An oil well owned by the energy giant Shell caught fire in the Niger Delta on today, one day after separatist militants threatened revenge against the firm for supporting a government air strike.
Fire-fighters were battling the blaze on a well head in the Cawthorne Channel, part of the New Calabar river 30 kilometres (18 miles) south of the oil city of Port Harcourt, a statement from the Anglo-Dutch oil giant said.
“The cause of the incident is not known and the company’s fire crew and oil spill control as well as technical intervention teams are being mobilised to the site,” Shell’s public affairs manager Don Boham said.
While the fire continues a nearby plant, the Cawthorn Channel-1 flow station, is shut, cutting production equivalent to 37,800 barrels per day.
Shell was forced to close down four of its Niger Delta flow stations last month, following violent guerrilla attacks, and was already losing 106,000 barrels per day in production before the Thursday’s fire.
“We have informed the relevant government agencies. The cause of the fire, volume of oil spilled and the effects are being investigated,” Boham said.

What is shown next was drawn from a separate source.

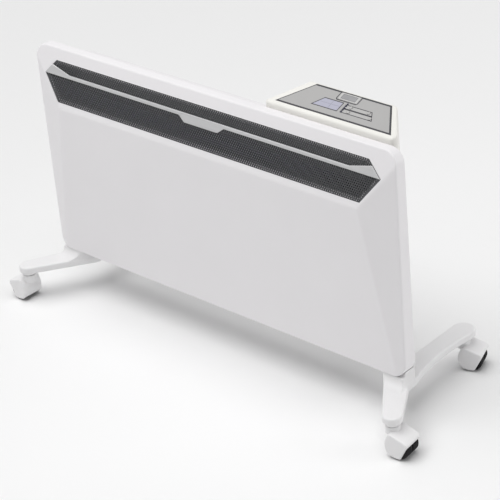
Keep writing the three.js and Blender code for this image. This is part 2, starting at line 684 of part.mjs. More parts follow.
// ---------------------------------------------------------------- heating element
// fins on both sides of a core, as one closed outline in (y, z)
function finOutline() {
  const top = ((FIN_COUNT - 1) * FIN_PITCH + FIN_SHEET) / 2;
  const half = [];
  for (let fin = 0; fin < FIN_COUNT; fin += 1) {
    const low = -top + fin * FIN_PITCH;
    half.push([CORE_HALF, low], [CORE_HALF + FIN_REACH, low], [CORE_HALF + FIN_REACH, low + FIN_SHEET],
      [CORE_HALF, low + FIN_SHEET]);
  }
  const other = half.map(([y, z]) => [-y, -z]);
  return [...half, ...other].map(([y, z]) => [y + ELEMENT_BACK, z + ELEMENT_LIFT]);
}

function finnedProfile() {
  const shape = shapeOf(finOutline());
  shape.holes.push(new THREE.Path().absarc(ELEMENT_BACK, ELEMENT_LIFT, ROD_RADIUS + CLEARANCE, 0,
    Math.PI * 2, true));
  const geometry = new THREE.ExtrudeGeometry(shape,
    { depth: 2 * ELEMENT_HALF, bevelEnabled: false, curveSegments: 9 });
  const turn = new THREE.Matrix4().makeBasis(
    new THREE.Vector3(0, 1, 0), new THREE.Vector3(0, 0, 1), new THREE.Vector3(1, 0, 0));
  return geometry.applyMatrix4(turn).translate(-ELEMENT_HALF, 0, 0);
}

const bracketNear = ELEMENT_HALF + BRACKET_GAP;
const bracketFar = bracketNear + BRACKET_SHEET;
const bracketBack = coverInnerBack - CLEARANCE;

// sheet bracket for the right end: a plate across the rod and a foot against the rear wall
function elementBracket() {
  const low = ELEMENT_LIFT - BRACKET_BELOW;
  const high = ELEMENT_LIFT + BRACKET_ABOVE;
  const front = ELEMENT_BACK - CORE_HALF - INSULATOR_RADIUS;
  const plate = box(bracketNear, bracketFar, front, bracketBack, low, high);
  const foot = box(bracketNear, bracketNear + BRACKET_FOOT,
    bracketBack - BRACKET_SHEET, bracketBack, low, high);
  const hole = cylinderAcross(INSULATOR_RADIUS + CLEARANCE, ELEMENT_BACK, ELEMENT_LIFT,
    bracketNear - 1, bracketFar + 1);
  return cut(join(plate, foot), hole);
}

// ceramic bush that carries the rod in the bracket
function endInsulator() {
  const inner = ELEMENT_HALF + CLEARANCE;
  const neck = cylinderAcross(INSULATOR_RADIUS, ELEMENT_BACK, ELEMENT_LIFT,
    inner, bracketFar + INSULATOR_FLANGE_DEPTH);
  const flange = cylinderAcross(INSULATOR_FLANGE, ELEMENT_BACK, ELEMENT_LIFT,
    bracketNear - CLEARANCE - INSULATOR_FLANGE_DEPTH, bracketNear - CLEARANCE);
  const bore = cylinderAcross(ROD_RADIUS + CLEARANCE, ELEMENT_BACK, ELEMENT_LIFT,
    inner - 1, inner + ROD_END, 36);
  return cut(join(neck, flange), bore);
}

function heatingRod() {
  const end = ELEMENT_HALF + ROD_END;
  return cylinderAcross(ROD_RADIUS, ELEMENT_BACK, ELEMENT_LIFT, -end, end, 24);
}

// bent sheet, drawn as a polyline in (y, z) with its thickness laid to one side
function airGuide() {
  const front = flangeFront - CLEARANCE;
  const reach = front - GUIDE_SHEET;
  const foot = coverInnerBack - CLEARANCE;
  const lip = reach - 12;
  const outer = [[foot, GUIDE_FOOT_LIFT], [front, GUIDE_BEND_LIFT], [front, GUIDE_TOP_LIFT],
    [lip, GUIDE_TOP_LIFT + 7]];
  const inner = [[lip, GUIDE_TOP_LIFT + 7 - GUIDE_SHEET * 1.2], [reach, GUIDE_TOP_LIFT - GUIDE_SHEET * 0.6],
    [reach, GUIDE_BEND_LIFT - GUIDE_SHEET * 0.4], [foot, GUIDE_FOOT_LIFT - GUIDE_SHEET * 1.4]];
  return slabAcross(shapeOf([...outer, ...inner]), -GUIDE_HALF, GUIDE_HALF);
}

// a small moulded case on the rear wall with a stepped front
function wallCase([width, depth, height], [x, lift]) {
  const back = coverInnerBack - CLEARANCE;
  const step = depth * 0.35;
  const base = box(x - width / 2, x + width / 2, back - depth + step, back,
    lift - height / 2, lift + height / 2);
  const crown = box(x - width * 0.32, x + width * 0.32, back - depth, back - step,
    lift - height * 0.3, lift + height * 0.3);
  return join(base, crown);
}

// ---------------------------------------------------------------- internal leads
function supplyLead() {
  const [x, y] = PLUG_PLACE;
  const start = UNIT_FLOOR - COVER_SHEET - CLEARANCE - SOCKET_DEPTH - CLEARANCE;
  const [terminalX, terminalLift] = TERMINAL_PLACE;
  const end = terminalLift + TERMINAL_SIZE[2] / 2 + CLEARANCE;
  const terminalBack = coverInnerBack - CLEARANCE - TERMINAL_SIZE[1] * 0.3;
  const side = GUIDE_HALF + 3 * LEAD_RADIUS;
  return lead([[x, y, start], [x, y, start - 7], [x + 20, y, start - 18], [side, y - 8, start - 36],
    [side, y - 4, GUIDE_FOOT_LIFT - 10], [terminalX + 12, terminalBack - 1, end + 14],
    [terminalX + 10, terminalBack, end + 7], [terminalX + 10, terminalBack, end]], LEAD_RADIUS, 34);
}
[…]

While it is not yet clear whether the blaze was the result of sabotage or an accident, it came after several ethnic Ijaw separatist groups threatened to resume a violent campaign against Shell and the Nigerian government.
On Wednesday a Nigerian military helicopter gunship strafed barges belonging to oil smugglers in the delta. Militants accused Shell of allowing the army to use the firm’s Warri airstrip as a base for the strike and threatened revenge.
The company would not confirm or deny the airfield had been used, but witnesses at the airport confirmed that the chopper was operating there.